Sono quasi le 23 di un giorno feriale dei primi di Agosto e non avverto flessioni nel flusso di persone che affollano i padiglioni.
Nel moderno mondo del marketing, laddove ogni comportamento umano viene diligentemente sezionato al fine di percepire aspettative razionali od emotive quali leve per azionare i meccanismi d’acquisto, il caso Eataly rappresenta un caso di grande successo per i “guru” del mercato. Forse anche i sociologi potrebbero dire la loro.
Più semplicemente potrebbe essere che i romani non vanno più in vacanza e sostituiscono spiaggia, ombrelloni e il triste mare di Ostia, sempre più caro, con una cenetta che, sebbene non a buon mercato, rappresenta comunque un diversivo nel cupo orizzonte che la crisi economica ci para dinanzi.
In effetti Roma nei caldi mesi estivi ha perso lo smalto che aveva acquisito con i primi anni dell’estate romana.
Le arene ripropongono i film dell’ultima stagione e non si avventurano in rassegne più stimolanti e, in generale, l’attività socioculturale non brulica di iniziative particolarmente interessanti.
Eataly diventa allora centro di richiamo, e l’improvvisato avventore ha, se non altro, la sicurezza di mettere sotto i denti qualche cosa di particolare e qualitativamente eccellente.
L’iniziativa ha dato lavoro a circa 500 persone molte delle quali giovani e, in un periodo di magra lavorativa, è un fatto lodevole già di per sé, e lo è ancora di più se si considera l’effetto di traino economico su alcuni settori alimentari della nostra produzione nazionale. Alcune nostre eccellenze sono imbattibile e quindi onore a chi le sa valorizzare.

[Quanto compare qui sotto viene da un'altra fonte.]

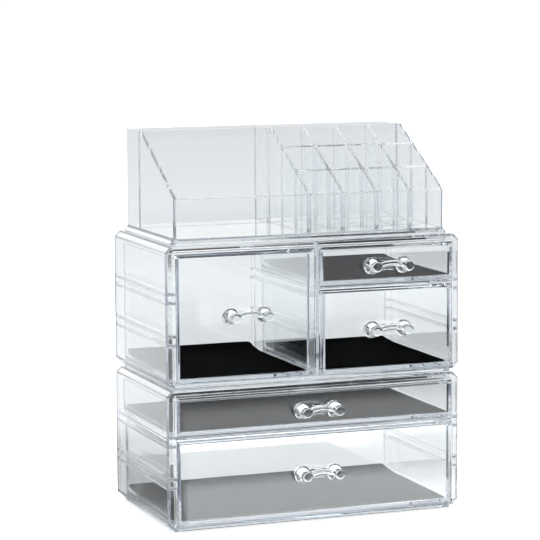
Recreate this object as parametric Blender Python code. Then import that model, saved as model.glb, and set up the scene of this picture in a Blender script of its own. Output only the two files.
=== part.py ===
"""Clear stacking cosmetics organizer: two cabinets with sliding drawers under a tray with sloping sides.

Each cabinet is one thin-walled moulding with a framed mouth. Pairs of thin guide fins run along its side
walls at two levels, so that the same moulding takes one deep drawer, or a shallow drawer over a deeper one.
Every drawer is an open tub joined to a bevelled front plate, with a bridge handle on the plate and a soft mat
on its floor. The upper drawers rest on the fins and the others on the cabinet floor. The tray is celled for
lipsticks on its right side. Lengths are in metres, +X is right, -Y is the front, +Z is up, and the origin is
the centre of the footprint.
"""

import math

import bmesh
import bpy
from mathutils import Vector

# Cabinet moulding
CABINET_WIDTH = 0.2400
CABINET_DEPTH = 0.1350
CABINET_HEIGHT = 0.1080
EDGE_CHAMFER = 0.0045
WALL = 0.0028
FLOOR_THICKNESS = 0.0026
UNDERSIDE_RECESS = 0.0026
FOOT_HEIGHT = 0.0022
FOOT_INSET = 0.0063
FOOT_RIM = 0.0034
STACK_GAP = 0.0003

# Mouth frame of a cabinet
MOUTH_SIDE_INSET = 0.0066
MOUTH_TOP_INSET = 0.0052
MOUTH_SILL_DROP = 0.0006
MOUTH_DEPTH = 0.0060
FRAME_OVERLAP = 0.0006

# Guide fins in pairs, the upper fin of a pair with a level top face that carries a drawer
FIN_INSET = 0.0083
FIN_THICKNESS = 0.0020
FIN_DRAFT = 0.0002
FIN_SPACING = 0.0068
LOW_FIN_TOP = 0.0414
ROW_PITCH = 0.0318

# Partition of the middle cabinet
PARTITION_THICKNESS = 0.0024
PARTITION_FIN_REACH = 0.0052
PARTITION_FRONT_SETBACK = 0.0006
PARTITION_SEAT_GAP = 0.0003

# Drawer front plates
PLATE_THICKNESS = 0.0048
PLATE_FACE_BEVEL = 0.0010
PLATE_REAR_BEVEL = 0.0034
PLATE_RECESS = 0.0004
PLATE_CLEARANCE = 0.0004
PLATE_GAP = 0.0008
PLATE_SPLIT_DROP = 0.0028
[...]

Certo Eataly non è il luogo per l’intimità a meno che non si scelga il costoso ed esclusivo ristorante del terzo piano.
Il vociare di centinaia di persone non rende agevole il dialogo, i tavoli sono molto vicini, ma l’atmosfera da sagra paesana, che sembra caratterizzare l’ambiente, attenua le esigenze comunicative.
Lasciandomi alle spalle gli ultimi frettolosi visitatori esco nuovamente nella calda notte romana, non prima di aver gustato un eccellente cono di gelato artigianale.
Figure cariche di buste o dai carrelli stracolmi si avviano verso il grande parcheggio, e l’intenso brusio lentamente si dissolve.